*YOUR TASK*: Locate the string "three" in the listing below. Copy every line where it is found.
● ● ● ● ●
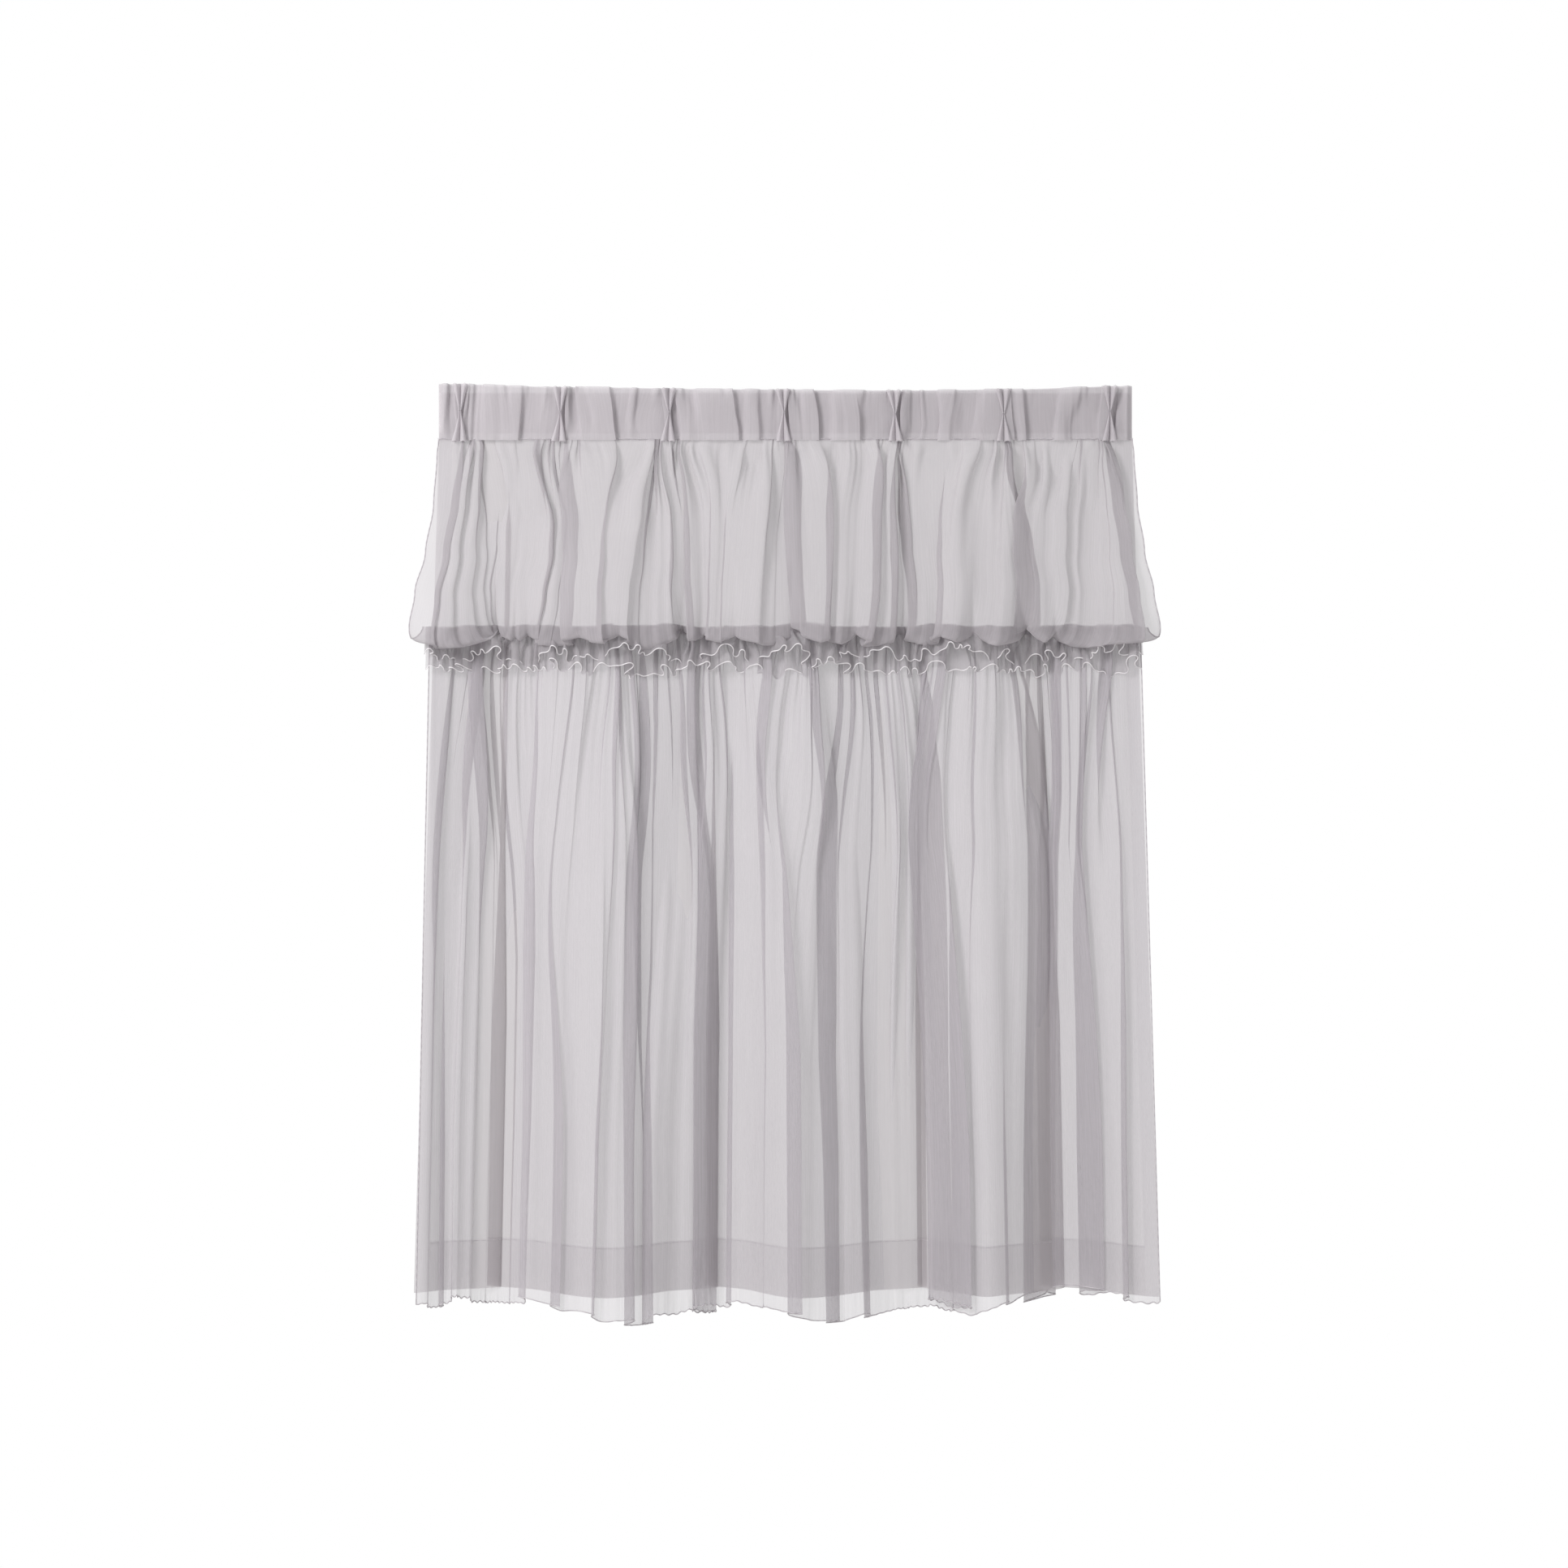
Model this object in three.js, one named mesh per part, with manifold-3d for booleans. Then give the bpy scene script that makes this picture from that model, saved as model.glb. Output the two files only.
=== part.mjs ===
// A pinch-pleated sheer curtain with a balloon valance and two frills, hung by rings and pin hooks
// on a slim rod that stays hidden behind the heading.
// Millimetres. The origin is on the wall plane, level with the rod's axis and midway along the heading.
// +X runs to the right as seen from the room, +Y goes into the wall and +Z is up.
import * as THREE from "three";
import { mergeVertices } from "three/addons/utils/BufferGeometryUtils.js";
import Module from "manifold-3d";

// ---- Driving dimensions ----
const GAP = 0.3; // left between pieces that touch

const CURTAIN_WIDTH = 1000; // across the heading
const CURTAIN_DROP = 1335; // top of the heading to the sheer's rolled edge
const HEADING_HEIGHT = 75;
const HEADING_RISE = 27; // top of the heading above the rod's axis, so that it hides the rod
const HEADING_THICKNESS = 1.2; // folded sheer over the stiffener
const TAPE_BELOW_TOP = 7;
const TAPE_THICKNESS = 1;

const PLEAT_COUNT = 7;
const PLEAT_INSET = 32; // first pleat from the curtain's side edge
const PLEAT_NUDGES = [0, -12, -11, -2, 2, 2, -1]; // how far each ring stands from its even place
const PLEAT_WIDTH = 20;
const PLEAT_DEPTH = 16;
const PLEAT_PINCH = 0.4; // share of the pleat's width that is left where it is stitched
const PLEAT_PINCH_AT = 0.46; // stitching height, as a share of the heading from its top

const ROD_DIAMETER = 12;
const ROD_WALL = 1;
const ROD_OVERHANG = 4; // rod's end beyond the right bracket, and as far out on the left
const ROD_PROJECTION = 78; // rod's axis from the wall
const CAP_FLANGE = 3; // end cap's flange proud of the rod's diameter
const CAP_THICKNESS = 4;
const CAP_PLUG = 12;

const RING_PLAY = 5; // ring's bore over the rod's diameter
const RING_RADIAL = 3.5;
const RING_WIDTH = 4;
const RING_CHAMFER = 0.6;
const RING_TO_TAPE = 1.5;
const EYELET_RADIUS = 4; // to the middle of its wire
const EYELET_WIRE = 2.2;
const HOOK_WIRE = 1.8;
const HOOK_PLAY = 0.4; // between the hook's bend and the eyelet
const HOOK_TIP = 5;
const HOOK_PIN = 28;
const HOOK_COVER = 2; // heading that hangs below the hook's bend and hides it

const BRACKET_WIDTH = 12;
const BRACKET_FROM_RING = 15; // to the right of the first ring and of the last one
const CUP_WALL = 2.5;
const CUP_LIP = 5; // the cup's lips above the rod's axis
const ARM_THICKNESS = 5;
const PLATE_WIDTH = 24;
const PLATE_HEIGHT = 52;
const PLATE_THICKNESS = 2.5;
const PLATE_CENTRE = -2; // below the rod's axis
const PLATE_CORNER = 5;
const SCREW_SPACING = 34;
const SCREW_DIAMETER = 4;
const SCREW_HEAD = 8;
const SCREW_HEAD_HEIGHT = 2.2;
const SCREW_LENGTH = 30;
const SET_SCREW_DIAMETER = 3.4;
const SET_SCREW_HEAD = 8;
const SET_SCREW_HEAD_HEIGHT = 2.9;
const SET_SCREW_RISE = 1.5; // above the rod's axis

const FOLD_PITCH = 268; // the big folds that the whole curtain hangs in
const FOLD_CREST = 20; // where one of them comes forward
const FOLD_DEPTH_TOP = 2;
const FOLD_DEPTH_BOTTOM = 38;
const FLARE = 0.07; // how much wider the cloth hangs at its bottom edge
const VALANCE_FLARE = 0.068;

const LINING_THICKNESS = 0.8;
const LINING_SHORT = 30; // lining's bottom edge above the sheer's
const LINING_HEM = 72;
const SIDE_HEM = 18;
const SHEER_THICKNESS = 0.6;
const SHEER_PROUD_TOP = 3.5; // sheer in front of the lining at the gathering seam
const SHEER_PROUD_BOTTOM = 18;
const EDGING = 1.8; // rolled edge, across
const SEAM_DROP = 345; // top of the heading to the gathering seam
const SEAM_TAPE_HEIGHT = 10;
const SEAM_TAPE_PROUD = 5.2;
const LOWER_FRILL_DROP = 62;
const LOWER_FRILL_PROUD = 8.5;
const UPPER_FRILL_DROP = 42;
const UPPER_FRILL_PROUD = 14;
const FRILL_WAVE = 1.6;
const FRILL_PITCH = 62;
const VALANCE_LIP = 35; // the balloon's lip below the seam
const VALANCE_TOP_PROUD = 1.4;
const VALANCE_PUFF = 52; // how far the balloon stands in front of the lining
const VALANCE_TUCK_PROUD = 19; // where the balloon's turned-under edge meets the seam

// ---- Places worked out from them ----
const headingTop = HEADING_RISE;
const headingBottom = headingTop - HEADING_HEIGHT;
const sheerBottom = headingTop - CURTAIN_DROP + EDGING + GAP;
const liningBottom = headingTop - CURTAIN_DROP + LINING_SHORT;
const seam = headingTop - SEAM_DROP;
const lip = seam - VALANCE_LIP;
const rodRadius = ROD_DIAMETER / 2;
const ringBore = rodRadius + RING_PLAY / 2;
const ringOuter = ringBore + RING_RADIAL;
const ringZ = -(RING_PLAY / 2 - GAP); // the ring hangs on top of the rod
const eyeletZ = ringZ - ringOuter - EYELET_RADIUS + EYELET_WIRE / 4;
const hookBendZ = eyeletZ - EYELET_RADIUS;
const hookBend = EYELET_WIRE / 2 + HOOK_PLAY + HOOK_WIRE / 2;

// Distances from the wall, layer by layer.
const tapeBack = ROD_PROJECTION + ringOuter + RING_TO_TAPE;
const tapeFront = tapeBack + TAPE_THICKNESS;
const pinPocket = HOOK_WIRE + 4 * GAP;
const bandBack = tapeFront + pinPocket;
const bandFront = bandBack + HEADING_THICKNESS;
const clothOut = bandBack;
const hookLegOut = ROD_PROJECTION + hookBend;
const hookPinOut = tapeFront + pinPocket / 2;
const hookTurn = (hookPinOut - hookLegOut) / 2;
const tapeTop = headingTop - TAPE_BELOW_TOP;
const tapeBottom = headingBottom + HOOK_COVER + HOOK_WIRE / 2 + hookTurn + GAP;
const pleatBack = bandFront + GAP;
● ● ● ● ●
*ANSWER TO THIS PROBLEM*:
Model this object in three.js, one named mesh per part, with manifold-3d for booleans. Then give the bpy scene script that makes this picture from that model, saved as model.glb. Output the two files only.
import * as THREE from "three";
import { mergeVertices } from "three/addons/utils/BufferGeometryUtils.js";